In English, the work appeared as The Psychology of Imagination (trans. Bernard Frechtman, 1948), a somewhat freer rendering that influenced early Anglophone reception. A later translation by Jonathan Webber, The Imaginary: A Phenomenological Psychology of the Imagination (Routledge, 2004/2010), aims at closer fidelity to Sartre’s terminology and structure, and has become a standard reference in contemporary scholarship.
4. Structure and Organization of The Imaginary
Sartre organizes The Imaginary into an introduction and four main parts, each addressing a distinct set of phenomenological problems.
| Part | Title (typical English renderings) | Main Focus |
|---|---|---|
| Introduction | Program of a Phenomenological Psychology of the Imagination | Lays out method, critiques prior theories, and defines the project. |
| Part I | The Nature of the Image and Image-Consciousness | Analyses what an “image” is, introduces analogon and irreal object. |
| Part II | Imagination, Perception, and Memory | Compares imagination with perception and memory via their intentional structures. |
| Part III | The Structures and Types of Image-Consciousness | Classifies forms of imagination and explores temporal/affective aspects. |
| Part IV | Imagination, Emotion, and the Human World | Examines the role of imagination in emotion, art, and our practical world. |
Internal Progression
The progression is cumulative:
- Methodological grounding (Introduction) – Sartre specifies his phenomenological approach and rejects “image as mental picture” models.
- Foundational description (Part I) – He details the basic structure of image-consciousness, distinguishing object, analogon, and consciousness’s transcendence of the image-support.
- Differentiation from neighboring acts (Part II) – He refines the concept by contrast with perception and memory, using concrete examples.
- Systematic classification (Part III) – Various modes of imagining (reproductive, anticipatory, symbolic, etc.) are examined to uncover stable structures.
- Extension to affective and practical life (Part IV) – The earlier analyses of image-consciousness are brought to bear on emotion, aesthetic experience, and human freedom.
This architecture is intended to move from methodological clarification, through eidetic description, to broader psychological and existential implications, while keeping imagination as the constant focal phenomenon.
5. Central Arguments and Key Concepts
Core Theses about Imagination
Sartre advances several interconnected claims about imagination:
| Claim | Content |
|---|---|
| Distinct intentional mode | Imagination is not weakened perception but a specific intentional act that posits its object as absent, neutral, or unreal. |
| No inner image-object | What is called an “image” is not a picture in the mind; it is the way consciousness directs itself toward an object as irreal. |
| Nihilating function | In imagining, consciousness “nihilates” the real world, introducing a distance that reveals its power to constitute non-being. |
Proponents of Sartre’s approach emphasize its explanatory power for fiction, counterfactual thinking, and the experience of possibilities.
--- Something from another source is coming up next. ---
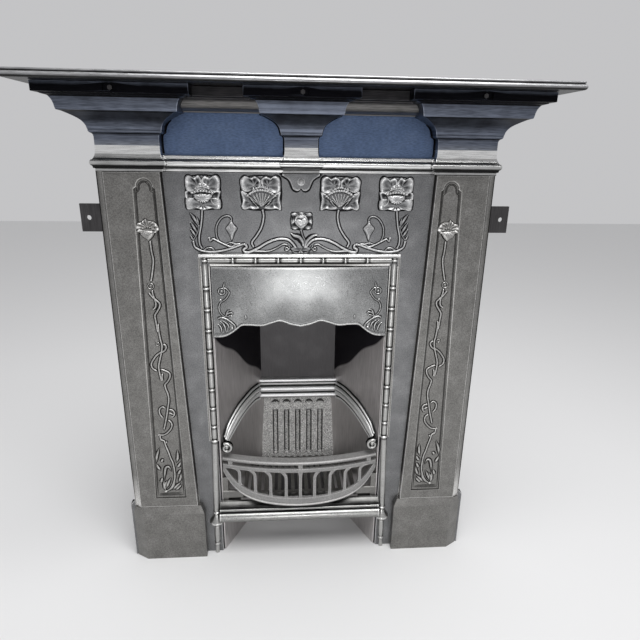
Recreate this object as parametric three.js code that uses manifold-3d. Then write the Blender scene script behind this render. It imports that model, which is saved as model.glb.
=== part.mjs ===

Critics argue that it may understate the role of mental representation and neural imagery, or the continuity between imagination and perception.
Key Concepts
- Imagination (imagination) – A spontaneous act of consciousness that posits an object as irreal rather than existent.
- Image-consciousness (conscience imageante) – The specific mode in which consciousness intends an object as imagined. Sartre analyzes its structure to show how the so‑called image is constituted.
- Analogon – A material or symbolic support (e.g., photograph, drawing, verbal description) that occasions imagining without being the imagined object itself. Consciousness “leaps” from the analogon to the irreal object.
- Irreal object (objet irréel) – The object as imagined: not present in space and time, but given “as if” present.
- Nihilation (néantisation) – The operation by which consciousness distances itself from the given world, making absence and non-being manifest through imagination.
These concepts jointly underpin Sartre’s argument that imagination reveals a fundamental structure of consciousness: its capacity to exceed factual reality by positing what is not, or not yet, and thereby to open a field of possibilities.
6. Legacy and Historical Significance
The Imaginary has come to be regarded as a pivotal work in 20th‑century philosophy of mind, phenomenology, and existential thought. Its immediate impact in 1940 was limited by wartime conditions, but within specialist circles it contributed to the reception and transformation of Husserlian phenomenology in France.
Historically, commentators view the book as a bridge between Sartre’s early phenomenological essays and his later existential ontology in Being and Nothingness. Its analyses of nihilation, irreal objects, and spontaneous consciousness are often read as preparatory for his accounts of freedom, bad faith, and the for‑itself.
In the philosophy of imagination, Sartre’s rejection of the “mental picture” model influenced subsequent phenomenological discussions and provided a foil for analytic theories that emphasize internal representations. Some cognitive scientists and philosophers of mind continue to engage critically with his insistence on act-structure rather than inner images.
In aesthetics and literary theory, The Imaginary has informed studies of fiction, pictorial representation, and the reader’s or viewer’s role in constituting imaginary worlds. Scholars working on emotion and affect also draw on Sartre’s treatment of the imaginary transformation of situations.
More broadly, the book is cited as an early, rigorous articulation of a non-naturalistic yet descriptively precise approach to consciousness, one that continues to shape debates about the relation between phenomenology, psychology, and cognitive science.